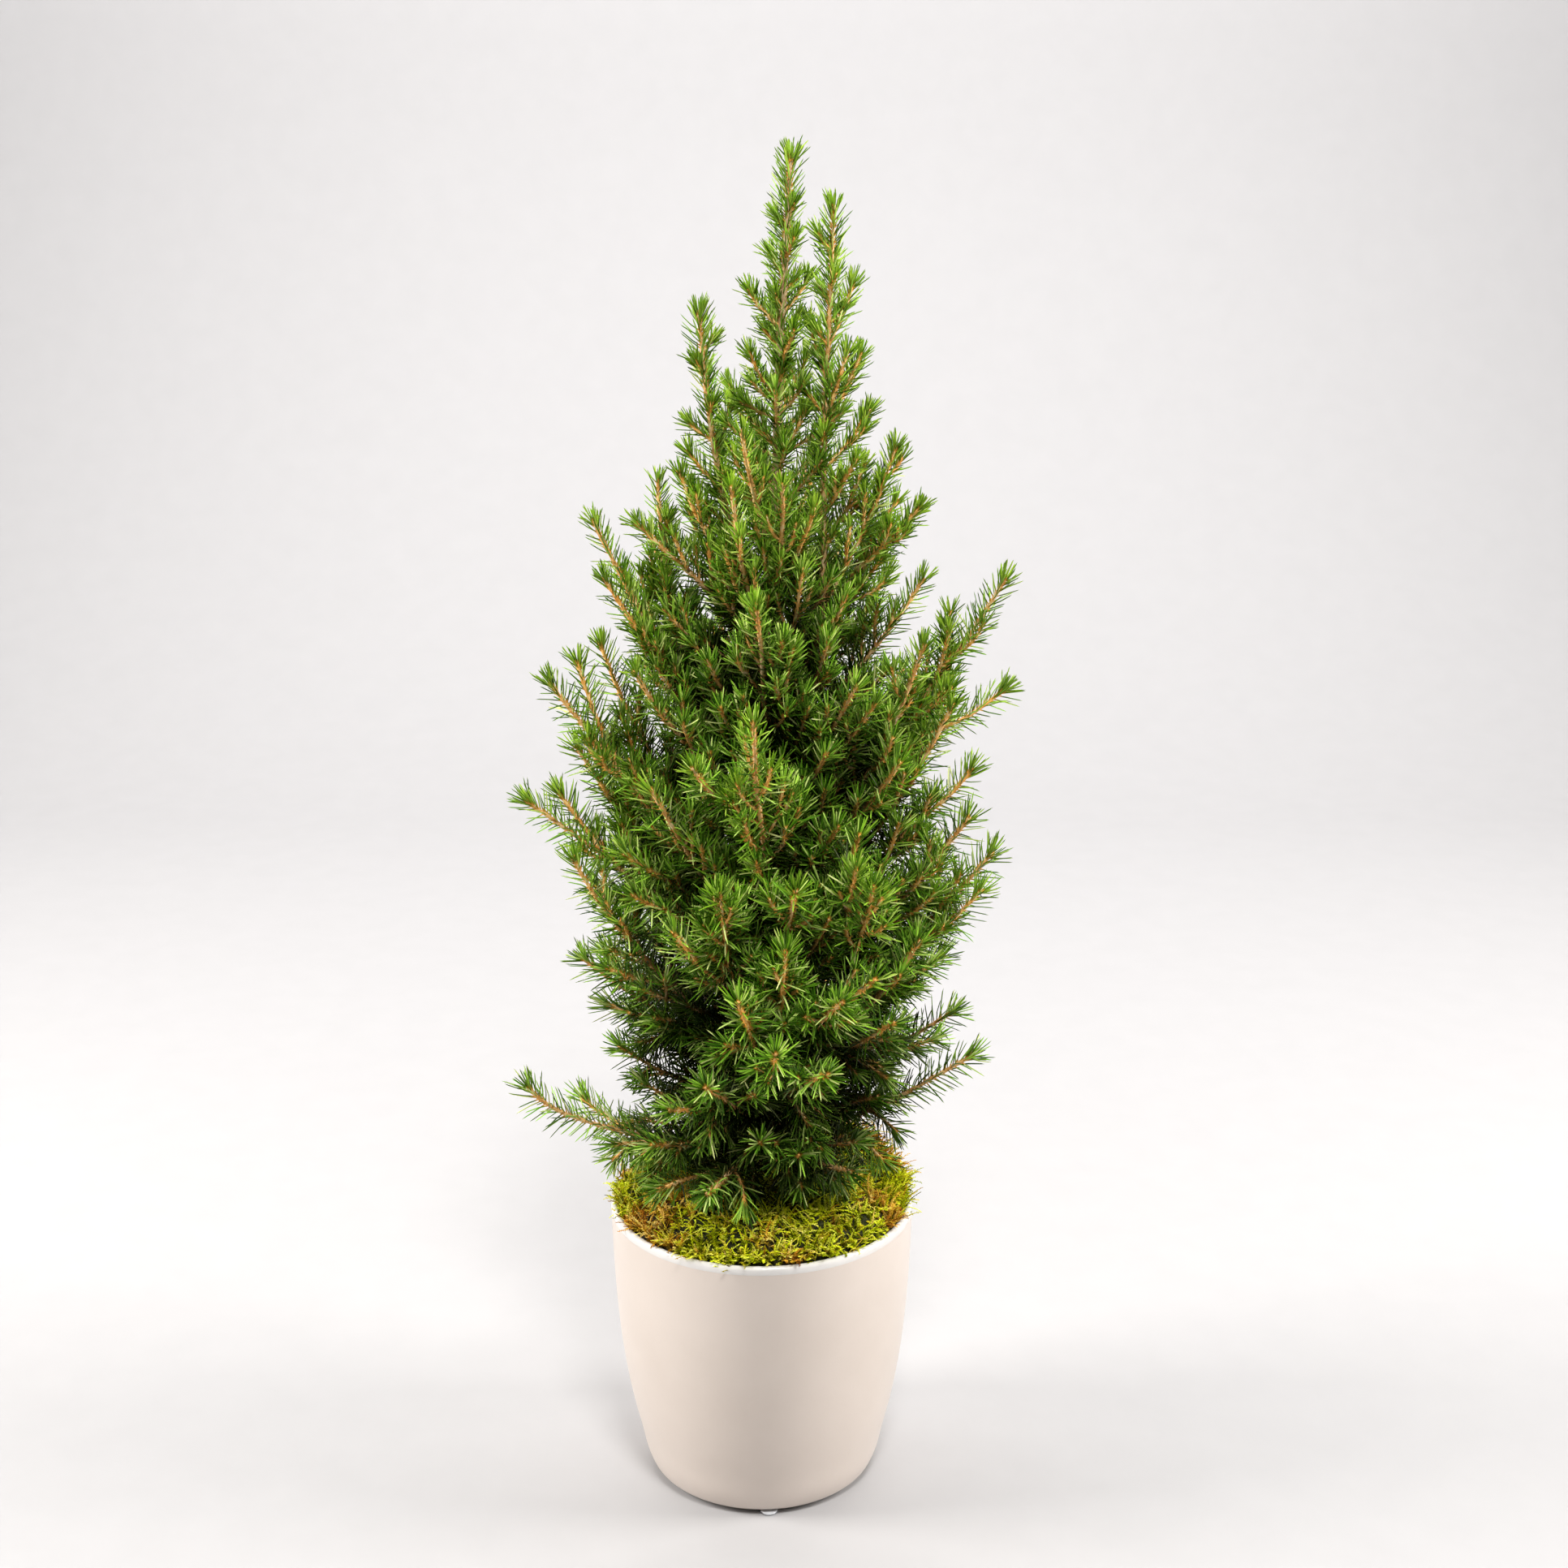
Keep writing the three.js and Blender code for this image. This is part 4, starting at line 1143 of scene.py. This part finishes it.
make_pot()
make_feet()
make_liner()
make_moss()
make_trunk()
make_leader("leader_right", LEADER_RIGHT, LEADER_RIGHT_SHOOTS, 21, 0.30)
make_leader("leader_left", LEADER_LEFT, LEADER_LEFT_SHOOTS, 22, 0.25)
make_limbs()
root_ball = frame["nodes"]["root_ball"].data.materials
root_ball.clear()
root_ball.append(MAT["soil"])


# ---- studio
def make_studio():
    bag = Bag()
    # in metres: radius of the bend, where it starts, height of the wall, half the width
    bend, start, high, wide = 0.9, 1.3, 4.0, 4.0
    arc = np.linspace(0.1, math.pi / 2, 14)
    prof = [(-3.0, 0.0), (start, 0.0)]
    prof += [(start + bend * math.sin(t), bend - bend * math.cos(t)) for t in arc]
    prof += [(start + bend, high)]
    verts = np.array([[x, y, z] for x in (-wide, wide) for y, z in prof]) / MM
    n = len(prof)
    k = np.arange(n - 1)
    bag.put(verts, quads(k, k + n, k + n + 1, k + 1), 0, NO_TAG)
    ob = bag.make("studio_sweep", [MAT["floor"]])


def area(name, place, target, size, power, color=(1, 1, 1)):
    data = bpy.data.lights.new(name, "AREA")
    data.shape, data.size, data.size_y = "RECTANGLE", size[0], size[1]
    data.energy, data.color = power, color
    ob = bpy.data.objects.new(name, data)
    ob.location = place
    ob.rotation_euler = (Vector(target) - Vector(place)).to_track_quat("-Z", "Y").to_euler()
    bpy.context.scene.collection.objects.link(ob)


def make_lights():
    world = bpy.data.worlds.new("studio")
    world.use_nodes = True
    colour, strength = world.node_tree.nodes["Background"].inputs[:2]
    colour.default_value, strength.default_value = (1.0, 0.98, 0.98, 1.0), 0.08
    bpy.context.scene.world = world
    area("soft_left", (-1.7, -0.16, 1.10), (0, 0, 0.4), (0.7, 1.0), 45.0, (1.0, 0.975, 0.94))
    area("soft_right", (1.7, -0.10, 1.10), (0, 0, 0.4), (0.7, 1.0), 39.0, (1.0, 0.98, 0.95))
    area("front_top", (0.25, -1.3, 2.30), (0, 0, 0.4), (0.5, 0.4), 38.0, (1.0, 0.99, 0.97))
    area("wall_wash", (0.0, 0.9, 2.4), (0, 2.0, 0.8), (2.6, 0.8), 68.0)


make_studio()
make_lights()
bpy.context.scene.view_settings.view_transform = "Standard"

==================================================

TASK DETAILS >>
Output the full listing exactly as it stands.

EXERCISE OUTPUT >>
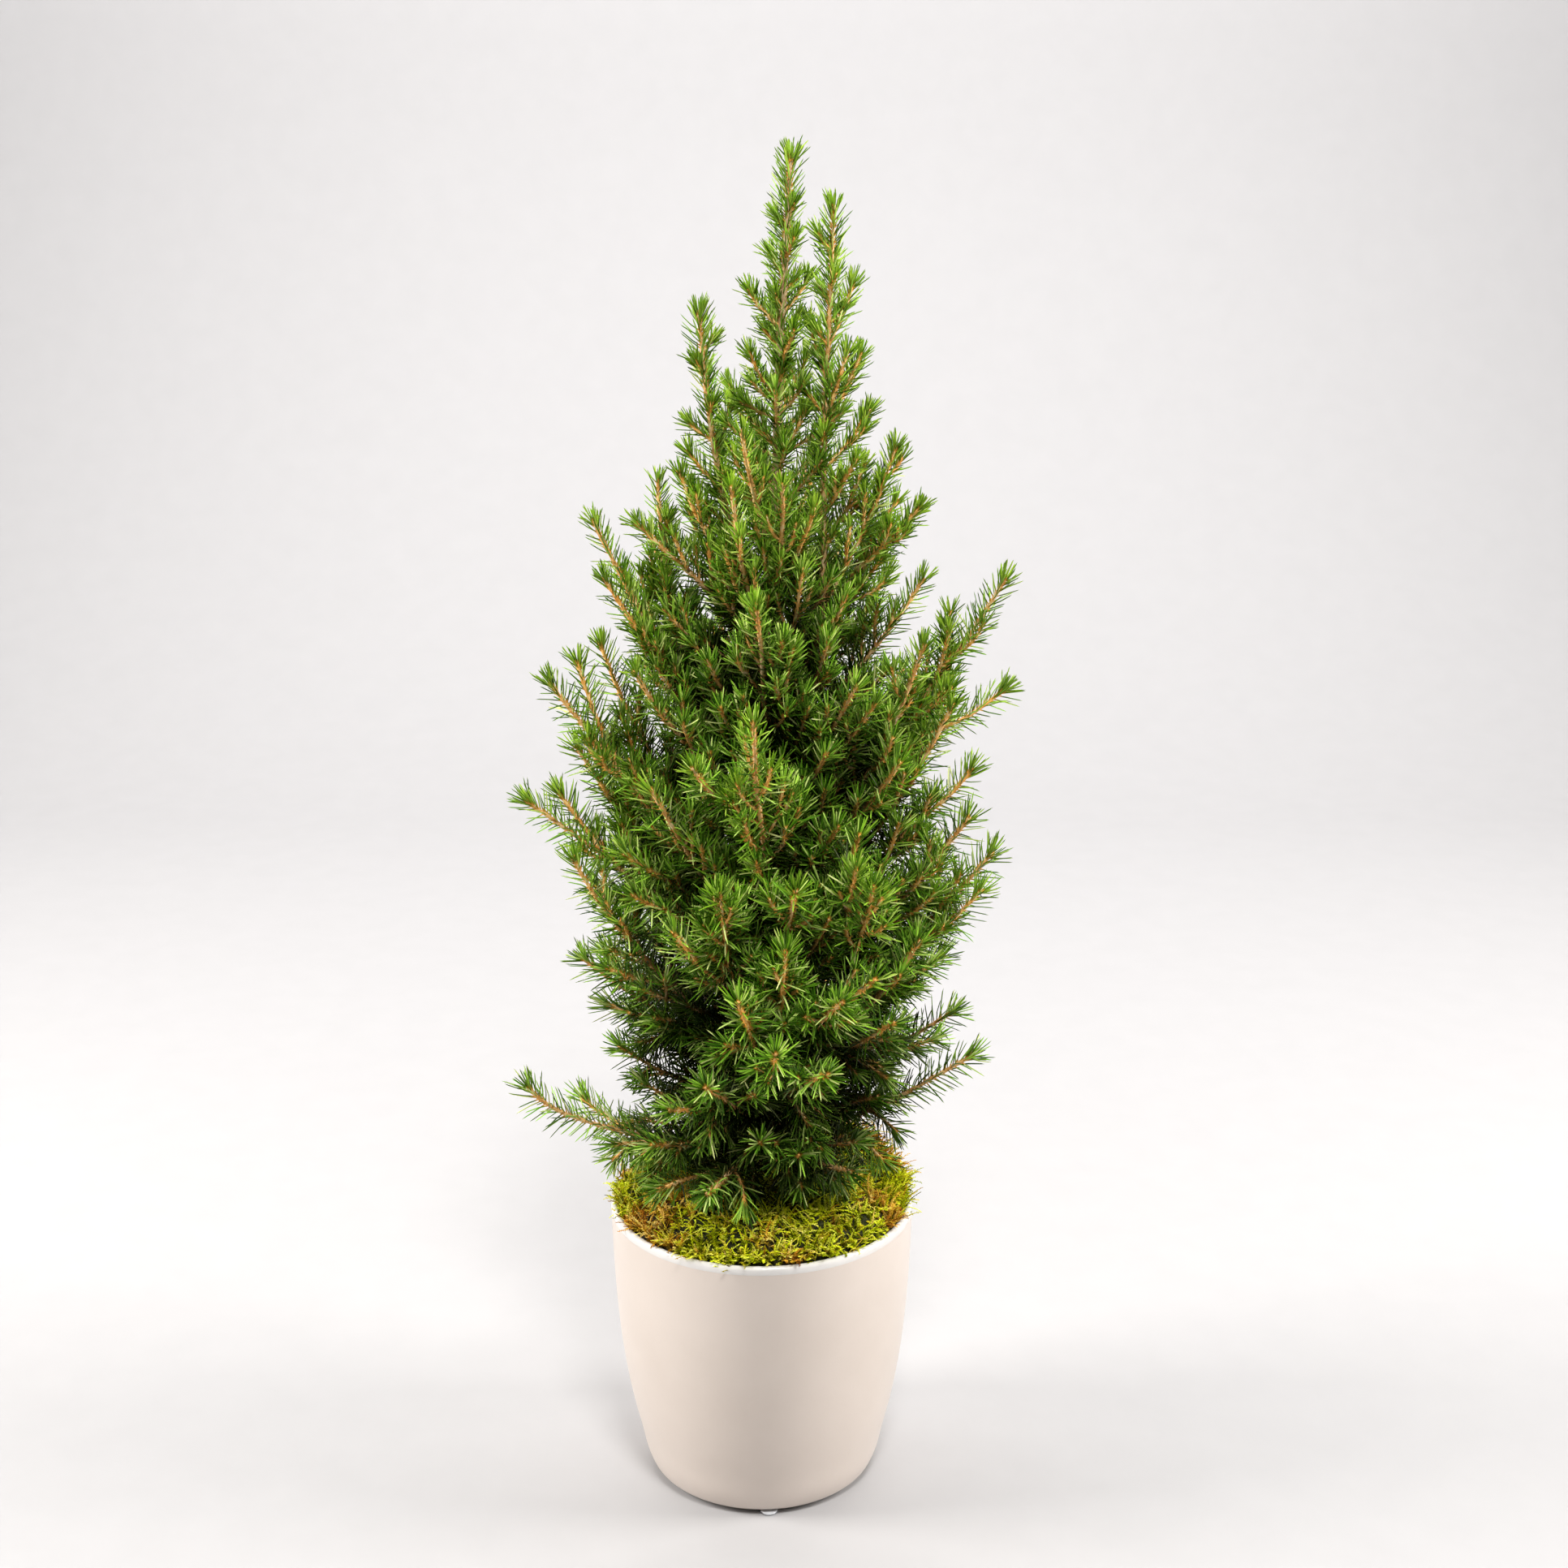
Keep writing the three.js and Blender code for this image. This is part 4, starting at line 1143 of scene.py. This part finishes it.
make_pot()
make_feet()
make_liner()
make_moss()
make_trunk()
make_leader("leader_right", LEADER_RIGHT, LEADER_RIGHT_SHOOTS, 21, 0.30)
make_leader("leader_left", LEADER_LEFT, LEADER_LEFT_SHOOTS, 22, 0.25)
make_limbs()
root_ball = frame["nodes"]["root_ball"].data.materials
root_ball.clear()
root_ball.append(MAT["soil"])


# ---- studio
def make_studio():
    bag = Bag()
    # in metres: radius of the bend, where it starts, height of the wall, half the width
    bend, start, high, wide = 0.9, 1.3, 4.0, 4.0
    arc = np.linspace(0.1, math.pi / 2, 14)
    prof = [(-3.0, 0.0), (start, 0.0)]
    prof += [(start + bend * math.sin(t), bend - bend * math.cos(t)) for t in arc]
    prof += [(start + bend, high)]
    verts = np.array([[x, y, z] for x in (-wide, wide) for y, z in prof]) / MM
    n = len(prof)
    k = np.arange(n - 1)
    bag.put(verts, quads(k, k + n, k + n + 1, k + 1), 0, NO_TAG)
    ob = bag.make("studio_sweep", [MAT["floor"]])


def area(name, place, target, size, power, color=(1, 1, 1)):
    data = bpy.data.lights.new(name, "AREA")
    data.shape, data.size, data.size_y = "RECTANGLE", size[0], size[1]
    data.energy, data.color = power, color
    ob = bpy.data.objects.new(name, data)
    ob.location = place
    ob.rotation_euler = (Vector(target) - Vector(place)).to_track_quat("-Z", "Y").to_euler()
    bpy.context.scene.collection.objects.link(ob)


def make_lights():
    world = bpy.data.worlds.new("studio")
    world.use_nodes = True
    colour, strength = world.node_tree.nodes["Background"].inputs[:2]
    colour.default_value, strength.default_value = (1.0, 0.98, 0.98, 1.0), 0.08
    bpy.context.scene.world = world
    area("soft_left", (-1.7, -0.16, 1.10), (0, 0, 0.4), (0.7, 1.0), 45.0, (1.0, 0.975, 0.94))
    area("soft_right", (1.7, -0.10, 1.10), (0, 0, 0.4), (0.7, 1.0), 39.0, (1.0, 0.98, 0.95))
    area("front_top", (0.25, -1.3, 2.30), (0, 0, 0.4), (0.5, 0.4), 38.0, (1.0, 0.99, 0.97))
    area("wall_wash", (0.0, 0.9, 2.4), (0, 2.0, 0.8), (2.6, 0.8), 68.0)


make_studio()
make_lights()
bpy.context.scene.view_settings.view_transform = "Standard"